START

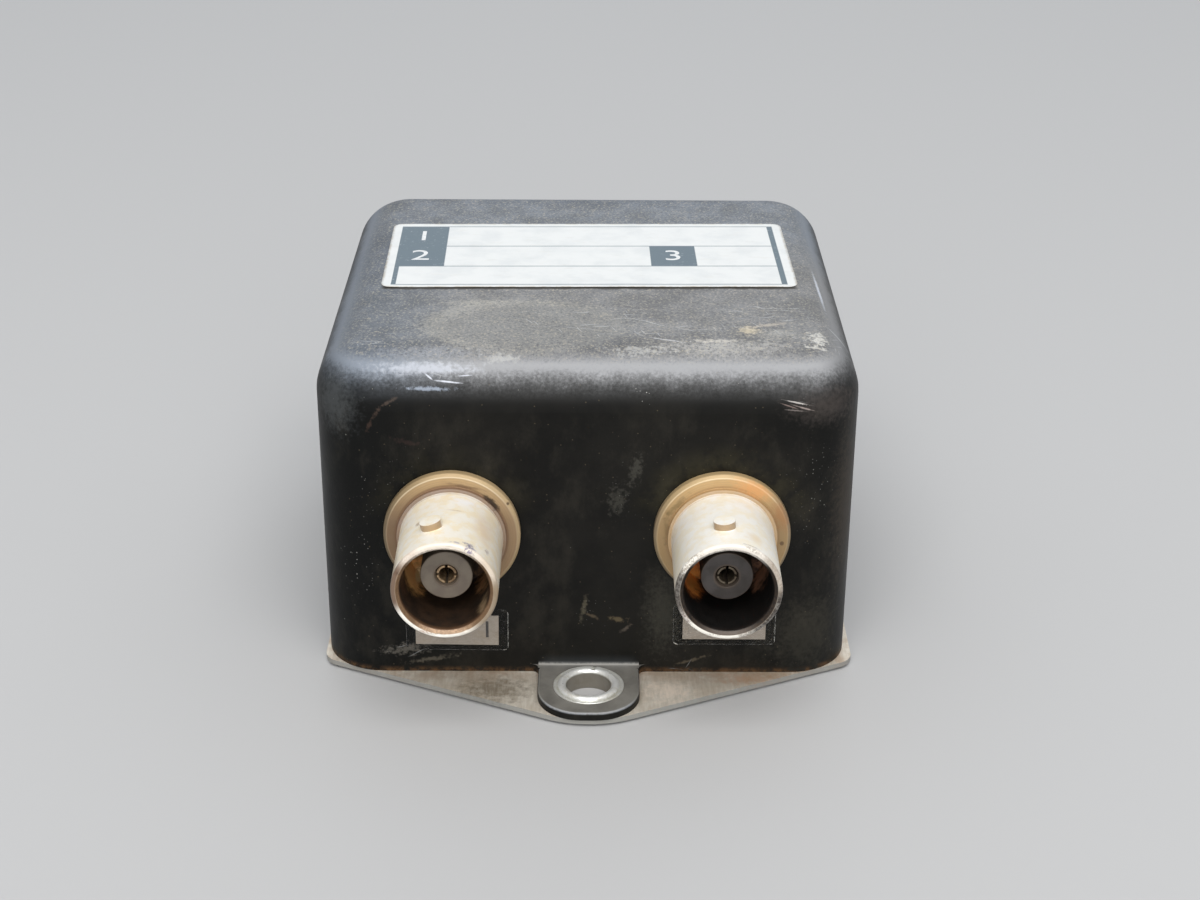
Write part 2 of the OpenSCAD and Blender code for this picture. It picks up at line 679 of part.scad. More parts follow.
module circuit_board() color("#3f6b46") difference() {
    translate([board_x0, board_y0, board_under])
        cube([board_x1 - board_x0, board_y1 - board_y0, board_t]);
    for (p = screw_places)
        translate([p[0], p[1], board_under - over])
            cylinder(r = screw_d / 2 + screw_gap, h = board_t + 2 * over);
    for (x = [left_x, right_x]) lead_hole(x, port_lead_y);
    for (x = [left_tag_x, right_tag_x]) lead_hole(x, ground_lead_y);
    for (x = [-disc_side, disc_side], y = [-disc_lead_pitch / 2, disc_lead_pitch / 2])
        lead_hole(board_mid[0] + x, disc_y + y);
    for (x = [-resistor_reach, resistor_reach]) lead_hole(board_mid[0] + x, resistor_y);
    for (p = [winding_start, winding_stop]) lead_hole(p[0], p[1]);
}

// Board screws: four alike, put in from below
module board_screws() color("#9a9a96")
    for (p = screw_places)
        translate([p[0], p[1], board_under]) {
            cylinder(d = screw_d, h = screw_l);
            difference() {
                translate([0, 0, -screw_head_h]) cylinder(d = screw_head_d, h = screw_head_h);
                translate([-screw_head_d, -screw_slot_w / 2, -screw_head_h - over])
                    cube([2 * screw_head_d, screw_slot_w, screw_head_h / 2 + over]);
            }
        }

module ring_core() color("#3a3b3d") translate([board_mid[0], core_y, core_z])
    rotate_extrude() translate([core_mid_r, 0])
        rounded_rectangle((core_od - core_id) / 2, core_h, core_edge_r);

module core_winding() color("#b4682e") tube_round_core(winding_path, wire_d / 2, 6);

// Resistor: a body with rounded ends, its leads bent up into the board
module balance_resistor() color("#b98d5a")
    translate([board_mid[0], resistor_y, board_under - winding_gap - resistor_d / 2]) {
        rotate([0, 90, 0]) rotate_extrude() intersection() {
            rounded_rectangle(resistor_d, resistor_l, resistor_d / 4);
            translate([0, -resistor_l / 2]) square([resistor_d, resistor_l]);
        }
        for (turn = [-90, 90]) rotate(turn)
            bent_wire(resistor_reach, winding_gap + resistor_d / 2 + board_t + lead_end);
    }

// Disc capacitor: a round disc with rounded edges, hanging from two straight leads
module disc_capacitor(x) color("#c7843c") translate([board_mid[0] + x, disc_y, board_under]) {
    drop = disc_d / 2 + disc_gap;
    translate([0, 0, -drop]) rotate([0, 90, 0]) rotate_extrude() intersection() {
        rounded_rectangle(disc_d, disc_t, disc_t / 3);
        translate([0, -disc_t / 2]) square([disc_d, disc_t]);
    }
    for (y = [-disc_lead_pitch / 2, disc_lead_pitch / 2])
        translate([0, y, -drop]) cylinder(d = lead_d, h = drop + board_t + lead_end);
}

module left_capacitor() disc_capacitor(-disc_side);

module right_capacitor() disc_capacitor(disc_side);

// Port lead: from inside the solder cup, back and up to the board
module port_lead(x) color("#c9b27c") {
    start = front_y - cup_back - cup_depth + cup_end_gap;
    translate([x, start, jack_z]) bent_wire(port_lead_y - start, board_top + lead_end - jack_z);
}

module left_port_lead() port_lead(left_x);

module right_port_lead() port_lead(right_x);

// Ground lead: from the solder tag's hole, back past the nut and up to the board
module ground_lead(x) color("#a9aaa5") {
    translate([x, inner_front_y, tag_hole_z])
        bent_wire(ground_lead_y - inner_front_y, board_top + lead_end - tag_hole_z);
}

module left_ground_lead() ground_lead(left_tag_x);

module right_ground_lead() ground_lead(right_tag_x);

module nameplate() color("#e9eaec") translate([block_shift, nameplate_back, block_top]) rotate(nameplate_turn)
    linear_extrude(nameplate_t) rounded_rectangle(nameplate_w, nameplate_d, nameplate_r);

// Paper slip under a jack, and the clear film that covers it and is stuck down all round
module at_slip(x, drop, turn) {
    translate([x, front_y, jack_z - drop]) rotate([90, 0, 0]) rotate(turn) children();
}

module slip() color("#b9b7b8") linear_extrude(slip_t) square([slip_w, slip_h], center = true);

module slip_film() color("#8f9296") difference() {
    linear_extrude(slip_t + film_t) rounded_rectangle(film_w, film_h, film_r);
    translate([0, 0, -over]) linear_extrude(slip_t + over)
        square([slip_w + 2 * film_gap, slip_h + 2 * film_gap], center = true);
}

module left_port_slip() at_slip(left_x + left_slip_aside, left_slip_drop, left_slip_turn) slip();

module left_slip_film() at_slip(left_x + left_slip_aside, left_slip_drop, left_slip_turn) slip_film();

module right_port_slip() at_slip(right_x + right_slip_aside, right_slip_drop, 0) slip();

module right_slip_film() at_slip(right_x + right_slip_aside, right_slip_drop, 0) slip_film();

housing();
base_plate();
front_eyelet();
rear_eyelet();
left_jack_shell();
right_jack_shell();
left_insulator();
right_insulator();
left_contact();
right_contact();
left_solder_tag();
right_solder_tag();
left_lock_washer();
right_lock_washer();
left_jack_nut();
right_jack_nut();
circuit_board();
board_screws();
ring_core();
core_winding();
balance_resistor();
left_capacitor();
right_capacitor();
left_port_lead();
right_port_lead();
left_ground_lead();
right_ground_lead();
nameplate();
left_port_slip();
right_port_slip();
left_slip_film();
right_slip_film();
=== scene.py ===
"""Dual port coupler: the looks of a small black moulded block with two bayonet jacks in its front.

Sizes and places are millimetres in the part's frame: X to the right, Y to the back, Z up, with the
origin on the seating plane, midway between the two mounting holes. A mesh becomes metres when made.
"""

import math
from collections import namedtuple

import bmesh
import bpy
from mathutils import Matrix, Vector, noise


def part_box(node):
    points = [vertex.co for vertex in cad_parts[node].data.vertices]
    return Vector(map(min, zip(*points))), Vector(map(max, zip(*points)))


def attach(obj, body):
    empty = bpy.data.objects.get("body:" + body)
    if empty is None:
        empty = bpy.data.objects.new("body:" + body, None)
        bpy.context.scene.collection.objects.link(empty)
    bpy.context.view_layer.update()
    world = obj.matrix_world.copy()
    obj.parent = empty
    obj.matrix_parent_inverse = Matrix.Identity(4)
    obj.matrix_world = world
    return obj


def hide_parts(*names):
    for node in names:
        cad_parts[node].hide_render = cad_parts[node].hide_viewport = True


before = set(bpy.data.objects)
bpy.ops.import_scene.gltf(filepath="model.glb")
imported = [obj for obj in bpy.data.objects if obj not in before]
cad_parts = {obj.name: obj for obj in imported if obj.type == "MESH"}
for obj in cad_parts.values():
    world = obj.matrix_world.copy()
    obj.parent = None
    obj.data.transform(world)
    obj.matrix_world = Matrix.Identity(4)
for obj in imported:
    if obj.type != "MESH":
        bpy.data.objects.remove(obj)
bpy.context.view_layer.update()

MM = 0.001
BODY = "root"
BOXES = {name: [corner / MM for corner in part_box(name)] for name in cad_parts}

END

PROBLEM TO SOLVE: Write out again only the lines from the line containing "left_port_lead();" through the line containing "bpy.data.objects.remove(obj)", both included, exactly as they are.

EXPECTED ANSWER:
left_port_lead();
right_port_lead();
left_ground_lead();
right_ground_lead();
nameplate();
left_port_slip();
right_port_slip();
left_slip_film();
right_slip_film();
=== scene.py ===
"""Dual port coupler: the looks of a small black moulded block with two bayonet jacks in its front.

Sizes and places are millimetres in the part's frame: X to the right, Y to the back, Z up, with the
origin on the seating plane, midway between the two mounting holes. A mesh becomes metres when made.
"""

import math
from collections import namedtuple

import bmesh
import bpy
from mathutils import Matrix, Vector, noise


def part_box(node):
    points = [vertex.co for vertex in cad_parts[node].data.vertices]
    return Vector(map(min, zip(*points))), Vector(map(max, zip(*points)))


def attach(obj, body):
    empty = bpy.data.objects.get("body:" + body)
    if empty is None:
        empty = bpy.data.objects.new("body:" + body, None)
        bpy.context.scene.collection.objects.link(empty)
    bpy.context.view_layer.update()
    world = obj.matrix_world.copy()
    obj.parent = empty
    obj.matrix_parent_inverse = Matrix.Identity(4)
    obj.matrix_world = world
    return obj


def hide_parts(*names):
    for node in names:
        cad_parts[node].hide_render = cad_parts[node].hide_viewport = True


before = set(bpy.data.objects)
bpy.ops.import_scene.gltf(filepath="model.glb")
imported = [obj for obj in bpy.data.objects if obj not in before]
cad_parts = {obj.name: obj for obj in imported if obj.type == "MESH"}
for obj in cad_parts.values():
    world = obj.matrix_world.copy()
    obj.parent = None
    obj.data.transform(world)
    obj.matrix_world = Matrix.Identity(4)
for obj in imported:
    if obj.type != "MESH":
        bpy.data.objects.remove(obj)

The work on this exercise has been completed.